A 100% coconut oil soap with a 5% SF needs 169 g of caustic soda.
A 100% olive oil soap with a 5% SF needs 127 g of caustic soda.

For the caustic soda to work in the chemical reaction, it will need an equal amount of water. For the coconut oil, this would be 169 g of water and for the olive oil this would be 127 g of water.

Hence,
the coconut oil soap will have 350 – 169 = 181 g of water left, and
the olive oil soap will have 350 – 127 = 223 g of water left.

This might not seem like a huge amount, but in the case of the olive oil soap, it was able to stop the chemical reaction. You’ll see it better if we calculate the water amount with respect to the caustic soda.

The correct amounts would have been twice the amount of caustic soda. For the coconut oil soap, the water amount would have been 2x 169 g = 338 g of water. For the olive oil soap the amount of water would be 2x 127 g = 254 g.

So 350 g of water is slightly more than twice the amount of caustic soda in the coconut oil soap, and would work fine. But for the olive oil soap it’s nearly 100 g extra water, which diluted the lye/oil mixture to the extend that it slowed down the reaction so much that it had stopped.
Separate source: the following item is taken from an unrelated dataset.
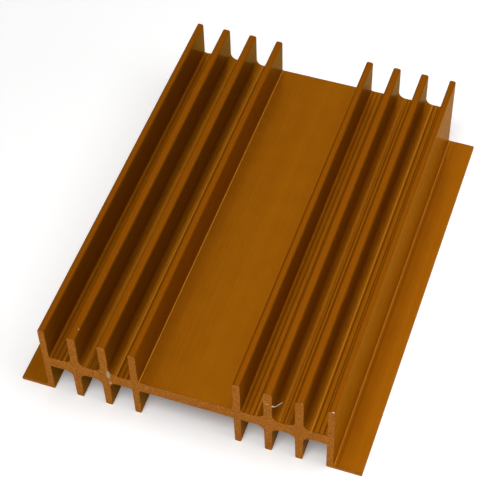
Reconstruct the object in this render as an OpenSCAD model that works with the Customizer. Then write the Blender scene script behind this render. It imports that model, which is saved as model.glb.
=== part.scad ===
// Double-sided extruded heat sink. One aluminium profile, cut to length and anodised:
// a web with a flat channel for the power device in the middle, a bank of fins on each side
// of it, shorter legs in line with the fins below the web, and a thin flange along each foot
// of the outermost walls. The section lies in X and Z, and the extrusion runs along Y.

/* [Extrusion] */
// Length that the profile is cut to
sink_length = 150; // [40:1:300]
// Height from the underside of the flanges to the tips of the fins
sink_height = 33.2; // [27:0.1:60]

/* [Web] */
// Height of the underside of the web above the underside of the flanges
web_underside = 13.6; // [8:0.1:17]
// Thickness of the web
web_thickness = 5; // [3:0.1:8]
// Clear width of the flat channel between the two banks of fins
device_channel = 32.8; // [20:0.1:60]

/* [Fins] */
// Number of fins on each side of the device channel
fins_per_side = 4; // [2:1:8]
// Distance between the middles of neighbouring fins
fin_pitch = 10.5; // [9:0.1:16]
// Thickness of the fin beside the device channel
device_fin = 2.5; // [1.8:0.1:3.2]
// Thickness of the fins in the middle of a bank
middle_fin = 2.8; // [1.8:0.1:3.4]
// Thickness of the outermost fin
outer_fin = 2.3; // [1.8:0.1:3.2]
// Radius of the two corners of each fin tip
tip_radius = 0.8; // [0.2:0.05:0.85]

/* [Legs] */
// How much thinner a leg is at its foot than at the web
leg_taper = 0.4; // [0:0.05:0.6]
// Radius of the two corners of each foot
foot_radius = 0.5; // [0.1:0.05:0.6]

/* [Roots] */
// Radius of the fillets at the roots of the middle fins and legs
root_fillet = 2.6; // [0.6:0.1:2.9]
// Radius of the small fillets in the other inside corners
corner_fillet = 0.4; // [0.2:0.05:0.6]

/* [Flanges] */
// Width of each flange beyond the outermost wall
flange_width = 9.8; // [4:0.1:25]
// Thickness of the flanges
flange_thickness = 1.5; // [1:0.1:3]
// Radius of the upper edge of each flange
flange_edge = 0.4; // [0.1:0.05:0.8]

/* [Floor grooves] */
// Grooves along the floor of each space between two fins
groove_count = 3; // [1:1:5]
// Distance between the grooves where the floor has one large fillet
wide_groove_pitch = 1.65; // [1.1:0.05:2.2]
// Distance between the grooves where the floor has a large fillet on each side
narrow_groove_pitch = 1.15; // [0.8:0.05:1.6]
// Radius of the round bottom of a groove
groove_radius = 0.2; // [0.1:0.05:0.3]

/* [Hidden] */
$fn = 48;

anodised_gold = "#9a5c0c";
web_top = web_underside + web_thickness;
last_fin = fins_per_side - 1;

// How far pieces of the section run into each other, so that they join
overlap = 0.5;

function fin_thickness(i) = i == 0 ? device_fin : i == last_fin ? outer_fin : middle_fin;
function fin_x(i) = (device_channel + device_fin) / 2 + i * fin_pitch;
function inner_face(i) = fin_x(i) - fin_thickness(i) / 2;
function outer_face(i) = fin_x(i) + fin_thickness(i) / 2;
function is_middle(i) = i > 0 && i < last_fin;
function root_radius(i) = is_middle(i) ? root_fillet : corner_fillet;

flange_end = outer_face(last_fin) + flange_width;

// A straight fin above the web, with both corners of its tip rounded
module fin(i) {
    half = fin_thickness(i) / 2;
    shoulder = sink_height - tip_radius;
    translate([fin_x(i), 0]) {
        polygon([
            [-half, web_underside + overlap],
            [half, web_underside + overlap],
            [half, shoulder],
            [half - tip_radius, sink_height],
            [tip_radius - half, sink_height],
            [-half, shoulder]
        ]);
        for (side = [-1, 1])
            translate([side * (half - tip_radius), shoulder])
                circle(r = tip_radius);
    }
}

// A leg below the web, which tapers to a foot with rounded corners. The outermost leg is straight
module leg(i) {
    root = fin_thickness(i) / 2;
    taper = i == last_fin ? 0 : leg_taper / 2;
    lean = atan2(taper, web_underside);
    // Middle of the circle that touches both the sloping face and the ground
    foot = root - taper + foot_radius * (tan(lean) - 1 / cos(lean));
    touch = [foot + foot_radius * cos(lean), foot_radius * (1 - sin(lean))];
    translate([fin_x(i), 0]) {
        polygon([
            [-root, web_underside + overlap],
            [-root, web_underside],
            [-touch[0], touch[1]],
            [-foot, 0],
            [foot, 0],
            touch,
            [root, web_underside],
            [root, web_underside + overlap]
        ]);
        for (side = [-1, 1])
            translate([side * foot, foot_radius])
                circle(r = foot_radius);
    }
}

// Fills the inside corner at the origin, towards +X and +Y, with a radius
module fillet(radius) {
    difference() {
        translate([-overlap, -overlap])
            square(radius + overlap);
        translate([radius, radius])
            circle(r = radius);
    }
}

// Fillets where a fin and its leg meet the web
module root_fillets(i) {
    for (side = i == last_fin ? [1] : [0, 1])
        translate([side ? inner_face(i) : outer_face(i), 0])
            mirror([side, 0])
                for (below = [0, 1])
                    translate([0, below ? web_underside : web_top])
                        mirror([0, below])
                            fillet(root_radius(i));
}

// The flange along the foot of the outermost wall, with its upper edge rounded
module flange() {
    edge = flange_end - flange_edge;
    translate([fin_x(last_fin), 0])
        square([edge - fin_x(last_fin), flange_thickness]);
    translate([edge - overlap, 0])
        square([flange_edge + overlap, flange_thickness - flange_edge]);
    translate([edge, flange_thickness - flange_edge])
        circle(r = flange_edge);
    translate([outer_face(last_fin), flange_thickness])
        fillet(corner_fillet);
}

// Fine grooves in the floor of the space between a fin and the next one out
module floor_grooves(i) {
    from = outer_face(i) + root_radius(i);
    to = inner_face(i + 1) - root_radius(i + 1);
    pitch = is_middle(i) && is_middle(i + 1) ? narrow_groove_pitch : wide_groove_pitch;
    count = min(groove_count, 1 + floor((to - from) / pitch));
    for (k = [0:1:count - 1])
        translate([(from + to) / 2 + (k - (count - 1) / 2) * pitch, web_top])
            circle(r = groove_radius);
}

// Everything on one side of the middle, apart from the web
module bank() {
    for (i = [0:last_fin]) {
        fin(i);
        leg(i);
        root_fillets(i);
    }
    flange();
}

// The whole section, with X across the sink and Y up
module section() {
    difference() {
        union() {
            translate([-fin_x(last_fin), web_underside])
                square([2 * fin_x(last_fin), web_thickness]);
            for (side = [0, 1])
                mirror([side, 0])
                    bank();
        }
        for (side = [0, 1])
            mirror([side, 0])
                for (i = [0:last_fin - 1])
                    floor_grooves(i);
    }
}

module heat_sink() {
    color(anodised_gold)
        rotate([90, 0, 0])
            linear_extrude(height = sink_length, center = true)
                section();
}

heat_sink();
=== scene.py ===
"""Gold anodised extruded heat sink: its finish, a stray fibre, the studio and the camera."""
import logging
import math
from dataclasses import dataclass, field
from enum import Enum

import bpy
from mathutils import Matrix, Vector


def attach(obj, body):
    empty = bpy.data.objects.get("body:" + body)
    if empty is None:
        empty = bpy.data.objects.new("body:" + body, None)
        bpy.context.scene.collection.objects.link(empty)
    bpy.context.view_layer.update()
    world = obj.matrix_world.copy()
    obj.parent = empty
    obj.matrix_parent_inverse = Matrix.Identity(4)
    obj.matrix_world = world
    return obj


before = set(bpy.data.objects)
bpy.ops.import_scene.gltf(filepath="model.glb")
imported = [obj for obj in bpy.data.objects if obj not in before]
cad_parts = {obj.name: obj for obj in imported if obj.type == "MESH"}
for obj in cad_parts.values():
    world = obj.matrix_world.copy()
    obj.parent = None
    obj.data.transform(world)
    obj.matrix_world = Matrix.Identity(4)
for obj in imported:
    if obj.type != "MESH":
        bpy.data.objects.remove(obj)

MM = 0.001
SRGB_LINEAR_END = 0.04045
SRGB_LINEAR_SLOPE = 12.92
SRGB_OFFSET = 0.055
SRGB_POWER = 2.4
# The mix node's sockets for numbers and for colours share their names, so they are taken by place
NUMBER_A, NUMBER_B = 2, 3
COLOUR_A, COLOUR_B, MIXED_COLOUR = 6, 7, 2
LOG = logging.getLogger("heat_sink")
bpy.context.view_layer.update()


class Residue(Enum):
    """What a mark on the surface is made of, or the painted light it stands for, with its colour."""

    CHALK = "#cdbfa8"
    BARE_METAL = "#f0e2c8"
    # A painted dark reflection
    TARNISH = "#3c1a04"
    # A painted highlight
    BURNISHED_DYE = "#c88c30"


def linear(hex_colour: str) -> tuple[float, float, float, float]:
    """Turn an sRGB hex colour into a linear colour for a shader socket.

    Args:
        hex_colour: The colour as "#rrggbb".

    Returns:
        Red, green, blue and alpha, linear.
    """
    levels = [int(hex_colour[i:i + 2], 16) / 255 for i in (1, 3, 5)]
    red, green, blue = (
        level / SRGB_LINEAR_SLOPE if level <= SRGB_LINEAR_END
        else ((level + SRGB_OFFSET) / (1 + SRGB_OFFSET)) ** SRGB_POWER
        for level in levels
    )
    return red, green, blue, 1.0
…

Or if you like to imagine the caustic soda and oil molecules swimming in the soap soup: the distance between them was too great for them to find each other, and so they just stopped swimming.

In all my workshops, I always keep telling the students that water is only there for the caustic soda, and oils have nothing to do with the water.

Never calculate your water as a percentage of the oils!

To understand and see the effects different strengths of lye solutions can have on soap, check out this blog post by Auntie Clara, who created a stunning Ghost Swirl soap by using only different strengths of lye solutions. And while you’re there, have a browse through her soap gallery. Her soaps are absolutely amazing!

Lastly, a friendly word of caution: Adding a water discount will increase the strength of your lye solution, making your lye more potent and more dangerous! Be careful when working with lye. Always wear protective gear, such as safety goggles and disposable gloves to protect your eyes and skin. Stay safe!